SC: I was rather extraordinarily cast as Orlando in As You Like It at the National Theatre in 1979. People expect Orlando to be this gorgeous thing. I made the mistake of listening to the radio review of the production in my dressing room. I remember hearing Michael Billington say to Stanley Wells: “And what about Simon Callow?” And Stanley Wells saying: “Well, lacking in glamour surely!”
DJ: I spent years not reading reviews. They either praise you to the skies or they damn you. I played Cyrano de Bergerac at the Barbican for the RSC in 1983 and it was a huge success. The next day I found a copy of the Times in my hands. Irving Wardle was the Times critic then. I thought, I’m going to read it because it was sensational last night. And he said that once in a decade an actor comes along born to play Cyrano de Bergerac – and Derek Jacobi is not that actor. I haven’t read a review since!
SC: They cling to you like burrs, these judgments. I played Verlaine in Total Eclipse at the Lyric Hammersmith in 1981. I was very happy with the performance. Then I read James Fenton, the critic in the Sunday Times, who said my stomach was “a warning to us all”. I’d been in my underpants in the play. It’s very hard once you’ve got a line like that in your head – it limits you.
CW: How have you dealt with the fame that has come with acting?
DJ: I’ve always tried to avoid the celebrity side of what I do. My offstage personality is rather timid – that’s why I couldn’t do Macbeth. I don’t seek the spotlight. As long as fame keeps me in work that’s fine, but I can’t see any other use for it really. Ask Simon – he talks far better than me. Well, he writes, directs, does it all!
CW: What drives you, Simon? You’re incredibly prolific.
SC: I’m an amazingly greedy person. When I discover something I just can’t get enough of it. For the first 10 years of my career, my appetite for acting was a compulsion. I did sort of burn that out by the time I’d done a long West End run of a play called The Beastly Beatitudes of Balthazar B. I came to a bit of a standstill – that appetite had been sated. Then I was asked to direct and teach. I gave a speech about acting and that led to writing a book and then came more books.
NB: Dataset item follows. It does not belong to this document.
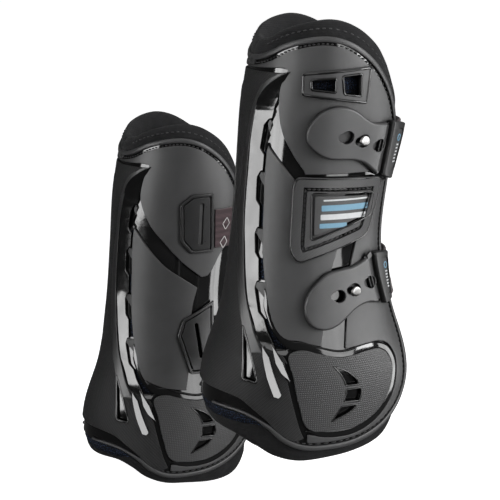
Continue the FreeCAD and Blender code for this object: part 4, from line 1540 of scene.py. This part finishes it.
def rectangle(name, half_width, half_height, z=0.0):
    """Mesh data of a level rectangle."""
    mesh = bpy.data.meshes.new(name)
    w, h = half_width, half_height
    mesh.from_pydata([(-w, -h, z), (w, -h, z), (w, h, z), (-w, h, z)], [], [(0, 1, 2, 3)])
    return mesh


low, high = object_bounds()
floor_mesh = rectangle("floor", FLOOR_REACH, FLOOR_REACH, low[2] - FLOOR_GAP)
floor = bpy.data.objects.new("floor", floor_mesh)
bpy.context.scene.collection.objects.link(floor)
paper = bpy.data.materials.new("paper")
paper.use_nodes = True
look = {"Base Color": (0.8, 0.8, 0.8, 1), "Roughness": 0.9, "Emission Color": (1, 1, 1, 1),
        "Emission Strength": 0.97}
for key, value in look.items():
    paper.node_tree.nodes["Principled BSDF"].inputs[key].default_value = value
floor_mesh.materials.append(paper)
floor.visible_glossy = False
floor.visible_diffuse = False

scene = bpy.context.scene
scene.view_settings.view_transform = "Standard"
world = bpy.data.worlds.new("studio")
scene.world = world
world.use_nodes = True
sky = world.node_tree.nodes["Background"]
sky.inputs["Color"].default_value = (1, 1, 1, 1)
sky.inputs["Strength"].default_value = 0.07


def around(degrees, distance, height):
    """A place round the object: 0 degrees is behind it on its rear side (-X), 90 is -Y."""
    a = math.radians(degrees)
    return Vector((-distance * math.cos(a), -distance * math.sin(a), height))


def aimed(ob, place, aim):
    """Puts an object in the scene, facing a point."""
    ob.location = place
    ob.rotation_euler = (Vector(place) - Vector(aim)).to_track_quat("Z", "Y").to_euler()
    scene.collection.objects.link(ob)
    return ob


def softbox(name, place, aim, width, height, power):
    """A rectangular lamp."""
    data = bpy.data.lights.new(name, "AREA")
    data.shape = "RECTANGLE"
    data.size, data.size_y = width, height
    data.energy = power
    return aimed(bpy.data.objects.new(name, data), place, aim)


def card(name, place, aim, width, height, strength):
    """A lit card that only the glossy parts see."""
    mesh = rectangle(name, width / 2, height / 2)
    material = bpy.data.materials.new(name)
    material.use_nodes = True
    tree = material.node_tree
    tree.nodes.clear()
    glow = tree.nodes.new("ShaderNodeEmission")
    place_on = tree.nodes.new("ShaderNodeTexCoord")
    cloud = tree.nodes.new("ShaderNodeTexNoise")
    cloud.inputs["Scale"].default_value = 3.5
    tree.links.new(place_on.outputs["Object"], cloud.inputs["Vector"])
    level = tree.nodes.new("ShaderNodeMapRange")
    level.inputs["From Min"].default_value, level.inputs["From Max"].default_value = 0.35, 0.65
    level.inputs["To Min"].default_value, level.inputs["To Max"].default_value = 0.7 * strength, strength
    tree.links.new(cloud.outputs[0], level.inputs["Value"])
    tree.links.new(level.outputs[0], glow.inputs["Strength"])
    out = tree.nodes.new("ShaderNodeOutputMaterial")
    tree.links.new(glow.outputs[0], out.inputs[0])
    mesh.materials.append(material)
    ob = aimed(bpy.data.objects.new(name, mesh), place, aim)
    ob.visible_camera = ob.visible_diffuse = ob.visible_shadow = False
    return ob


middle = (Vector(low) + Vector(high)) / 2
softbox("key", (1.25, -1.05, 0.5), middle, 0.6, 0.9, 30)
softbox("fill", (-0.9, -1.3, 0.7), middle, 0.9, 0.9, 7)
softbox("top", (0.1, 0.3, 1.5), middle, 1.0, 1.0, 5)
eye = Vector((0, 0, 0.13))
card("left_card", around(11, 1.4, 0.155), eye, 1.03, 0.49, 12)
card("rear_card", around(-92, 1.4, -0.25), eye, 0.3, 0.4, 3)
card("ceiling", (0.0, -0.2, 1.7), eye, 2.4, 2.4, 1.2)
card("right_card", around(116, 1.6, 0.05), eye, 0.66, 0.66, 7)
card("back_card", around(167, 1.6, -0.2), eye, 0.6, 0.75, 9)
As to fame, I’ve never felt famous. You wouldn’t finance a film on my name. I honestly and truly had no sense of a career at all. I deeply admire those actors who have planned to some extent their lives and careers. I’ve not been able to do that. Something comes my way and I get excited and do it. Like Derek, I’ve been lucky. Luck is so much a part of life.
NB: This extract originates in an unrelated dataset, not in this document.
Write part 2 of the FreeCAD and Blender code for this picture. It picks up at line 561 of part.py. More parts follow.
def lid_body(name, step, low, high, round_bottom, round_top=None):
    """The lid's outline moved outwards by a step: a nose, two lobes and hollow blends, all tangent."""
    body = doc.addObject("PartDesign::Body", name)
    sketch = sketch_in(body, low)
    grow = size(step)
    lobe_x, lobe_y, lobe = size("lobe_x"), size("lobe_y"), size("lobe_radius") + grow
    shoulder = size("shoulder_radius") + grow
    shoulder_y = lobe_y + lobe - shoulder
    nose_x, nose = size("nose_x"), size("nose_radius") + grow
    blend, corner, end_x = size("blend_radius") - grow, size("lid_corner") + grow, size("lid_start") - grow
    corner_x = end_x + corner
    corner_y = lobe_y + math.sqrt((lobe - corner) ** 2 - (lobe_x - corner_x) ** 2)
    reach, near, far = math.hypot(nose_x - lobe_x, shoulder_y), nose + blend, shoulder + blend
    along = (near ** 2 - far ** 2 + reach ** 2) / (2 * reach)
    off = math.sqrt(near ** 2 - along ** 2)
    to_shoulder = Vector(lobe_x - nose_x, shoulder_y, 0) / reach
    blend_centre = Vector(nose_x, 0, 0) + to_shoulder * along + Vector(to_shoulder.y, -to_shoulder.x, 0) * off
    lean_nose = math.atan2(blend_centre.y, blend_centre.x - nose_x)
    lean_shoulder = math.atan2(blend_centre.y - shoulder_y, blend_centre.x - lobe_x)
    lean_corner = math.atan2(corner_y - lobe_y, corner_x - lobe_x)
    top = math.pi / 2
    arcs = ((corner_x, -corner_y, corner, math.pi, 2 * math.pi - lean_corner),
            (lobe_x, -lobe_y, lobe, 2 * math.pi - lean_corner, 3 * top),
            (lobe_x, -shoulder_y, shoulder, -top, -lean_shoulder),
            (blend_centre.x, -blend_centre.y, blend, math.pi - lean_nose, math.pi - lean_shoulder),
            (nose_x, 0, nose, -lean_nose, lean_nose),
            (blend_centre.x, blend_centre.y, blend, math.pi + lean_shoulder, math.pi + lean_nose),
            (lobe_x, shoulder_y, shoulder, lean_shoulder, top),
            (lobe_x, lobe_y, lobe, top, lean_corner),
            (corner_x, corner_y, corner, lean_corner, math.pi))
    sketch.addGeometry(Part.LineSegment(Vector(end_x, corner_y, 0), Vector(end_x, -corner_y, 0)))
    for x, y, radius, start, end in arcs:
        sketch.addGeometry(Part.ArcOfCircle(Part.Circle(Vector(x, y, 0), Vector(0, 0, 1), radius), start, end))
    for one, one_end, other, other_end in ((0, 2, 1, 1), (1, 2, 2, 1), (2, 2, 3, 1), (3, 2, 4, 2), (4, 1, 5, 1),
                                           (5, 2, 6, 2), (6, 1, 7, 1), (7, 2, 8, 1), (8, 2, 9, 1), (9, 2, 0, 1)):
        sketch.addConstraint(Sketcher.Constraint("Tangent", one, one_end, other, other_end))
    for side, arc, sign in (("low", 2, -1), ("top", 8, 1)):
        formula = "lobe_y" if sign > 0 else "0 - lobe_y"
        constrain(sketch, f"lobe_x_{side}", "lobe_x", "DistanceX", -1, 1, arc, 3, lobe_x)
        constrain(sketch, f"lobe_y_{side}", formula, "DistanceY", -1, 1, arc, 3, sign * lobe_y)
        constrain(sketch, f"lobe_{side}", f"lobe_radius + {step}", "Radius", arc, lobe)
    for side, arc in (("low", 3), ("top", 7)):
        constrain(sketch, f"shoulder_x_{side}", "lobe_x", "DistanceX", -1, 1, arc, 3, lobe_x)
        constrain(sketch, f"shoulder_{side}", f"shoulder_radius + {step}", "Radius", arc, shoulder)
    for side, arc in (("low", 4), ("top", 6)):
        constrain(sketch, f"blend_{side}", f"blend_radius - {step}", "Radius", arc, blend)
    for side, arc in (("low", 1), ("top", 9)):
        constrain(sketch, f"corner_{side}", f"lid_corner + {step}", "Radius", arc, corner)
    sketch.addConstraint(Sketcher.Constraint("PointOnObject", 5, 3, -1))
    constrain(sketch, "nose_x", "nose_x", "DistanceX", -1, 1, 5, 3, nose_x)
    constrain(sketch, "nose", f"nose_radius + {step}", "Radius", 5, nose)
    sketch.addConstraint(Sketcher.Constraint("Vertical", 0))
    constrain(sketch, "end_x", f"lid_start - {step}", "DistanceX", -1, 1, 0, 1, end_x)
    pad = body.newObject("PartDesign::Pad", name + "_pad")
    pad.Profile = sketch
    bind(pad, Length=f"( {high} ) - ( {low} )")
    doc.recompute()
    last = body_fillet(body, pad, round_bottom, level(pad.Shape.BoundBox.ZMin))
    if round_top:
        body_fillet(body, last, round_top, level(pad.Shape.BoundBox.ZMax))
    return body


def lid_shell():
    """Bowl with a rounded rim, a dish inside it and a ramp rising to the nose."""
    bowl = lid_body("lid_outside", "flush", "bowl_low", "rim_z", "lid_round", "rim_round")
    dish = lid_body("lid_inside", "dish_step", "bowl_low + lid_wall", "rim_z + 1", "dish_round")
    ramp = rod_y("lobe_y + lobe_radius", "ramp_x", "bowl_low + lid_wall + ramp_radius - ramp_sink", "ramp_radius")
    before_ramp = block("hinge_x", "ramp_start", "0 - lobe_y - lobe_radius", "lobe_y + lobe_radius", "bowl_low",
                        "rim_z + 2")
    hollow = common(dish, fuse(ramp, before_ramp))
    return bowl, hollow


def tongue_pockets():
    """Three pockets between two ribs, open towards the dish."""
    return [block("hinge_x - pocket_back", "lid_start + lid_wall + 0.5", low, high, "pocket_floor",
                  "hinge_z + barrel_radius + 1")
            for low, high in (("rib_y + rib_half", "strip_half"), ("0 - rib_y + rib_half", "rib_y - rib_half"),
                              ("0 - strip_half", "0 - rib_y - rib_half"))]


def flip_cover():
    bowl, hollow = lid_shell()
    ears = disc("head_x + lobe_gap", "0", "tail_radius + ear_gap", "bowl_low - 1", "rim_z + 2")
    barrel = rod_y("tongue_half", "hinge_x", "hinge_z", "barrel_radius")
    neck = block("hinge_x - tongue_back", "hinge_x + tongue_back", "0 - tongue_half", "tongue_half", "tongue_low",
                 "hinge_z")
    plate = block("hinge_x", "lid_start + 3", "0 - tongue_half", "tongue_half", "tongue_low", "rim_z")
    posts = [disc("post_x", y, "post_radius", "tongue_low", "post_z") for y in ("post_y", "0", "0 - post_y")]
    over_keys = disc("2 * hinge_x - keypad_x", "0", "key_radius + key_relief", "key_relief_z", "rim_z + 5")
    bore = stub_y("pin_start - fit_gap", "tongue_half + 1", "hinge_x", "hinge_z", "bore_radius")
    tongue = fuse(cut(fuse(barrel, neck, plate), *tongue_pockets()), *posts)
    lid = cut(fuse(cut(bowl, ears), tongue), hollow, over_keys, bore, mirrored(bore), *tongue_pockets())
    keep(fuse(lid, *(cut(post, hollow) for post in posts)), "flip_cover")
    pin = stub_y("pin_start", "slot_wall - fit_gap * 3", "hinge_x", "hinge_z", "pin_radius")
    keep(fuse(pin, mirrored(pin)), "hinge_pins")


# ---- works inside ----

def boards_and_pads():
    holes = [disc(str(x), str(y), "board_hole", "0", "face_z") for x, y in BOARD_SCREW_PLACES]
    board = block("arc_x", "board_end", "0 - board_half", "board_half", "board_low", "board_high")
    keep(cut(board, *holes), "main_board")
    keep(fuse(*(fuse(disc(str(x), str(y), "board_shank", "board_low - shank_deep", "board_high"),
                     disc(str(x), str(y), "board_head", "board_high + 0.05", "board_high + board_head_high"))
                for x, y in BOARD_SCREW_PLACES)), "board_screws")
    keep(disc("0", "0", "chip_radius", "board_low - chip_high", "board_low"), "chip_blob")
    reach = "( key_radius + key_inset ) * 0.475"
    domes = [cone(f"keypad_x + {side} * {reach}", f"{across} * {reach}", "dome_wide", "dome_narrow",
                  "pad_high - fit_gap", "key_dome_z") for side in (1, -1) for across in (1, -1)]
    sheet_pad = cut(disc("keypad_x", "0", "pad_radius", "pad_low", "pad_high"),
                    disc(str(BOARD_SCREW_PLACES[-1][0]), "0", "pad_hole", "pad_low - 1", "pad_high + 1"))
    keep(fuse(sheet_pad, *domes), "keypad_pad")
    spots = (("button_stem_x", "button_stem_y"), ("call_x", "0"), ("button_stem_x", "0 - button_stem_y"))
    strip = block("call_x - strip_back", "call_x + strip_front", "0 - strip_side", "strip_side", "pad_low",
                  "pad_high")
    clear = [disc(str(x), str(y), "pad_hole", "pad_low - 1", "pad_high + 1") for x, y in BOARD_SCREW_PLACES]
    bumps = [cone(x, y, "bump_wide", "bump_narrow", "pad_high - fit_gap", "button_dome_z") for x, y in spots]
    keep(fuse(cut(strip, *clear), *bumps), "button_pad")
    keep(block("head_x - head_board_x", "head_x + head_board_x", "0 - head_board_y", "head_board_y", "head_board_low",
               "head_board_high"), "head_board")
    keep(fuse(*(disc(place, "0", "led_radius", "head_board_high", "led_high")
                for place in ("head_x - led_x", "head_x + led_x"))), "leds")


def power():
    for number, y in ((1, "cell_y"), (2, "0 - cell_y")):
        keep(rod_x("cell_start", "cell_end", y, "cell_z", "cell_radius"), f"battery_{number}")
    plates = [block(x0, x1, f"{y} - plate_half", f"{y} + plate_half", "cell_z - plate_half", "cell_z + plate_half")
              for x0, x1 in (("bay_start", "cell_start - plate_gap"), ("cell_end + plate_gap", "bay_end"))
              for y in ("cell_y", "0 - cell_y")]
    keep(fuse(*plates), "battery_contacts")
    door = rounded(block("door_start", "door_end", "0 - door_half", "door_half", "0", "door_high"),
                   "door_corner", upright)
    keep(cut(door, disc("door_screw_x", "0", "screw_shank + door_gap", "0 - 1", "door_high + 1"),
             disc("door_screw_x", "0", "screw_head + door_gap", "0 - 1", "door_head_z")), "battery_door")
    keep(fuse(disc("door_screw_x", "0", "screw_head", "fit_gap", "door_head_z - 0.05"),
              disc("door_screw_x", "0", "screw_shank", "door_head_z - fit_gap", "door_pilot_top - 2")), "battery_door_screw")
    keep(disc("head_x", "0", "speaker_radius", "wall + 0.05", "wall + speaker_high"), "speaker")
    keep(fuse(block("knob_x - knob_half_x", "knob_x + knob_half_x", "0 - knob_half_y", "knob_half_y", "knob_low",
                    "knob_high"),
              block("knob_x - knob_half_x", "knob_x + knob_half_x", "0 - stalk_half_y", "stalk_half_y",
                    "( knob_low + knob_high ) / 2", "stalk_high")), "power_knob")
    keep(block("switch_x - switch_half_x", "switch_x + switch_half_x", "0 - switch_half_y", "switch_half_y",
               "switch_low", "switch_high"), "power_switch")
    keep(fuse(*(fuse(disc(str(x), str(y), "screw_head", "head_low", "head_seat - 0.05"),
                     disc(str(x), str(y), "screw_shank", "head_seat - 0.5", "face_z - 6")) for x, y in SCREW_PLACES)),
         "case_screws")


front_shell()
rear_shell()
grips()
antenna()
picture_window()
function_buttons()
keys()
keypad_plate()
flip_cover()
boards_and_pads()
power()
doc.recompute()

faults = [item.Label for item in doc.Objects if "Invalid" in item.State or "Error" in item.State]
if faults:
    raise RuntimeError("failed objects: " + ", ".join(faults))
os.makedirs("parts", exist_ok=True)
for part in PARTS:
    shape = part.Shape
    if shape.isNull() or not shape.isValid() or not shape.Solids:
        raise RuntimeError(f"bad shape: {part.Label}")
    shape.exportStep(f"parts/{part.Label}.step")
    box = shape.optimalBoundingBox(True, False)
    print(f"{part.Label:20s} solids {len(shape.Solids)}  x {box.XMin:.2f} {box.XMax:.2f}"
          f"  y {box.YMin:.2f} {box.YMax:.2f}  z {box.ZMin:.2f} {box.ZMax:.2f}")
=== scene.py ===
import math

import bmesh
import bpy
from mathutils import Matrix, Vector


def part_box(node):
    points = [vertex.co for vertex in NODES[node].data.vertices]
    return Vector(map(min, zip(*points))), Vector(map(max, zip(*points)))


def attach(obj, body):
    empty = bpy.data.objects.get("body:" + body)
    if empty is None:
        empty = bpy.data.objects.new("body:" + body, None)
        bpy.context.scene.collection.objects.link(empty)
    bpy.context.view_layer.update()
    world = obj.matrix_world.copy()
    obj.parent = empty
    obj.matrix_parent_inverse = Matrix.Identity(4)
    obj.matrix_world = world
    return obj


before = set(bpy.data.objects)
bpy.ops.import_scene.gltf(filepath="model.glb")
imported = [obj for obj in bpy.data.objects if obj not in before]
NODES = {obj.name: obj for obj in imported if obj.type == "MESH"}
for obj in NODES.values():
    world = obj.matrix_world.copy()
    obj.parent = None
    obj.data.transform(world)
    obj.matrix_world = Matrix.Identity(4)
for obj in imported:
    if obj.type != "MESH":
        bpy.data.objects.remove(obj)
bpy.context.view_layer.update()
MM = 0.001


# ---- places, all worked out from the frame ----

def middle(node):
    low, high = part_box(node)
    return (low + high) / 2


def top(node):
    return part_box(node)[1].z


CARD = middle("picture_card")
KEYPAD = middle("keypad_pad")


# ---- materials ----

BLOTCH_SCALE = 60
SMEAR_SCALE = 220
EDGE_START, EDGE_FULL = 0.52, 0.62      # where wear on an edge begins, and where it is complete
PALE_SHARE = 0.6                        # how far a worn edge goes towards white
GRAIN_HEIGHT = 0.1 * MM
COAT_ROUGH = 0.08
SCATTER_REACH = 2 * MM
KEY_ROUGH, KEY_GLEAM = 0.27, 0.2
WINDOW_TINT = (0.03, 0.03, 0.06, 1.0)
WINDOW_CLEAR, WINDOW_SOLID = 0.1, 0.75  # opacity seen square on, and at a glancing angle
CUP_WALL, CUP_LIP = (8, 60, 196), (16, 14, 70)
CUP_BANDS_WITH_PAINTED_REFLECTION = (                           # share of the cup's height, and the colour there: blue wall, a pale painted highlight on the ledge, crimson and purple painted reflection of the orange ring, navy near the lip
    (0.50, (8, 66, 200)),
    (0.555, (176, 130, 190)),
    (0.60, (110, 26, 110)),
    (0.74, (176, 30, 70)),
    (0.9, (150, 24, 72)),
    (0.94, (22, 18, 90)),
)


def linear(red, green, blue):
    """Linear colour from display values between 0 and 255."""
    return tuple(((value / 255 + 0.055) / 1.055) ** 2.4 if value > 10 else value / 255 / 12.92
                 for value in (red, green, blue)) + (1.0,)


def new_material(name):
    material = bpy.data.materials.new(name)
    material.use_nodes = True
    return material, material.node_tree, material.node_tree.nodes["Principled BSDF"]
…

DJ: Listen, chaps, I’m in the embarrassing position of having to work in five minutes! I’ve got a little studio at the bottom of the garden and I’m recording a Doctor Who series. Will you forgive me if I bow out? I’m playing the Master. Simon, I’d have liked to listen to you all day …
SC: And you too, Derek!
Derek Jacobi is in Romeo & Juliet until 27 February. Simon Callow is writing the fourth and final volume of his Orson Welles biography.